Problem: Stop after the line with "line, [[line[-1][0], far]]])": repeat exactly every line before it, beginning with the first, and that line itself.

Raw data:
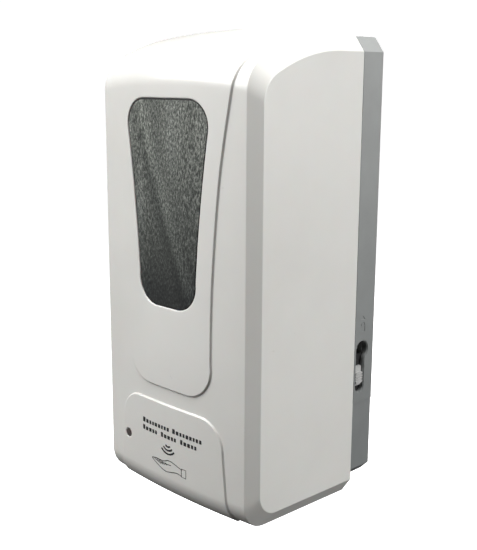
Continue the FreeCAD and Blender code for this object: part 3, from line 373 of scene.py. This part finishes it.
def outlines():
    """Loops and lines of the cover in the unrolled surface."""
    top = [(SHIELD_TOP_X, LENGTH), (SHIELD_TOP_X, station_at(SHIELD_TOP_X, SHIELD_TOP_Z) + 3.0)]
    shield = np.concatenate([np.array(top), unrolled(shield_half())])
    panel = unrolled(panel_half())
    foot = STATIONS[1] + 3.0
    low = [(48.0, foot + 11.0), (48.4, foot + 5.0), (44.4, foot), (0.0, foot)]
    panel = np.concatenate([panel, np.array(low)])
    circle = [(LED_X + LED_R * math.cos(a), station_at(LED_X, LED_Z) + LED_R * math.sin(a))
              for a in np.linspace(0.0, -2.0 * math.pi, 40, endpoint=False)]
    side = FLOOR_HOLE_X - FLOOR_HOLE_R
    back, front = FLOOR_HOLE_BACK_Y - FLOOR_HOLE_R, FLOOR_HOLE_FRONT_Y + FLOOR_HOLE_R
    hole = []
    corners = ((side, back, 0.0), (side, front, -90.0), (-side, front, -180.0), (-side, back, -270.0))
    for cx, cy, start in corners:
        for step in range(6):
            a = math.radians(start + 90.0 - 18.0 * step)
            hole.append((cx + FLOOR_HOLE_R * math.cos(a), BACK_Y - (cy + FLOOR_HOLE_R * math.sin(a))))
    return {
        "shield": mirror_open(shield),
        "panel": mirror_closed(panel),
        "window": mirror_closed(unrolled(window_half())),
        "led": np.array(circle),
        "floor": np.array(hole),
    }


def signed(points, loop):
    """Distance to a loop, positive inside."""
    d = distance_to(points, loop, True)
    return np.where(inside(points, loop), d, -d)


def shield_loop(lines):
    """The shield's line closed beyond the seam, so that its inside is well defined."""
    line = lines["shield"]
    far = LENGTH + 30.0
    return np.concatenate([[[line[0][0], far]], line, [[line[-1][0], far]]])


def displacement(points, lines):
    """Height of the raised shield and panel, less the rounding at the window and the hole rims."""
    shield = signed(points, shield_loop(lines))
    panel = signed(points, lines["panel"])
    rise = SHIELD_RISE * smoothstep((shield + STEP_HALF) / (2.0 * STEP_HALF))
    rise += PANEL_RISE * smoothstep((panel + STEP_HALF) / (2.0 * STEP_HALF))
    over_top = smoothstep((points[:, 1] - STATIONS[3]) / CORNER_R)
    groove = GROOVE_DEPTH + (TOP_GROOVE_DEPTH - GROOVE_DEPTH) * over_top
    for line in (shield, panel):
        off_middle = np.abs(line + STEP_HALF + 0.5 * GROOVE_WIDTH) / (0.5 * GROOVE_WIDTH)
        rise -= groove * np.clip(1.0 - off_middle, 0.0, 1.0)
    for name, radius in (("window", RIM_R), ("led", LED_RIM_R)):
        d = np.clip(-signed(points, lines[name]), 0.0, radius)
        rise -= radius - np.sqrt(np.maximum(radius**2 - (radius - d) ** 2, 0.0))
    return rise


def rows_along():
    """Stations with a closer spacing on the curved stretches."""
    rows = [0.0]
    for index, (a, b) in enumerate(zip(STATIONS, STATIONS[1:])):
        spacing = ARC_ROW_SPACING if index in ARC_STRETCHES else FLAT_ROW_SPACING
        count = max(1, int(math.ceil((b - a) / spacing)))
        rows += list(np.linspace(a, b, count + 1)[1:])
    return np.array(rows)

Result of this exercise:
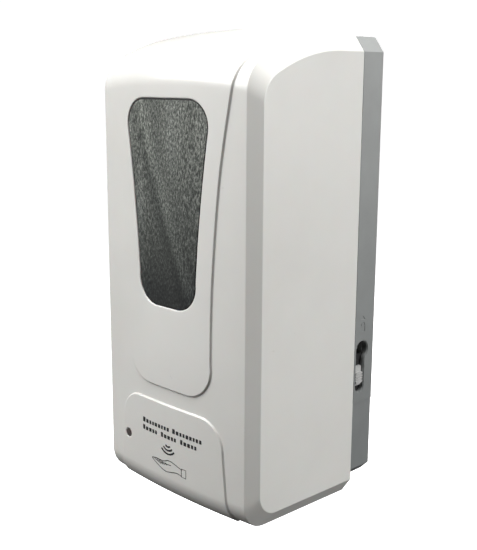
Continue the FreeCAD and Blender code for this object: part 3, from line 373 of scene.py. This part finishes it.
def outlines():
    """Loops and lines of the cover in the unrolled surface."""
    top = [(SHIELD_TOP_X, LENGTH), (SHIELD_TOP_X, station_at(SHIELD_TOP_X, SHIELD_TOP_Z) + 3.0)]
    shield = np.concatenate([np.array(top), unrolled(shield_half())])
    panel = unrolled(panel_half())
    foot = STATIONS[1] + 3.0
    low = [(48.0, foot + 11.0), (48.4, foot + 5.0), (44.4, foot), (0.0, foot)]
    panel = np.concatenate([panel, np.array(low)])
    circle = [(LED_X + LED_R * math.cos(a), station_at(LED_X, LED_Z) + LED_R * math.sin(a))
              for a in np.linspace(0.0, -2.0 * math.pi, 40, endpoint=False)]
    side = FLOOR_HOLE_X - FLOOR_HOLE_R
    back, front = FLOOR_HOLE_BACK_Y - FLOOR_HOLE_R, FLOOR_HOLE_FRONT_Y + FLOOR_HOLE_R
    hole = []
    corners = ((side, back, 0.0), (side, front, -90.0), (-side, front, -180.0), (-side, back, -270.0))
    for cx, cy, start in corners:
        for step in range(6):
            a = math.radians(start + 90.0 - 18.0 * step)
            hole.append((cx + FLOOR_HOLE_R * math.cos(a), BACK_Y - (cy + FLOOR_HOLE_R * math.sin(a))))
    return {
        "shield": mirror_open(shield),
        "panel": mirror_closed(panel),
        "window": mirror_closed(unrolled(window_half())),
        "led": np.array(circle),
        "floor": np.array(hole),
    }


def signed(points, loop):
    """Distance to a loop, positive inside."""
    d = distance_to(points, loop, True)
    return np.where(inside(points, loop), d, -d)


def shield_loop(lines):
    """The shield's line closed beyond the seam, so that its inside is well defined."""
    line = lines["shield"]
    far = LENGTH + 30.0
    return np.concatenate([[[line[0][0], far]], line, [[line[-1][0], far]]])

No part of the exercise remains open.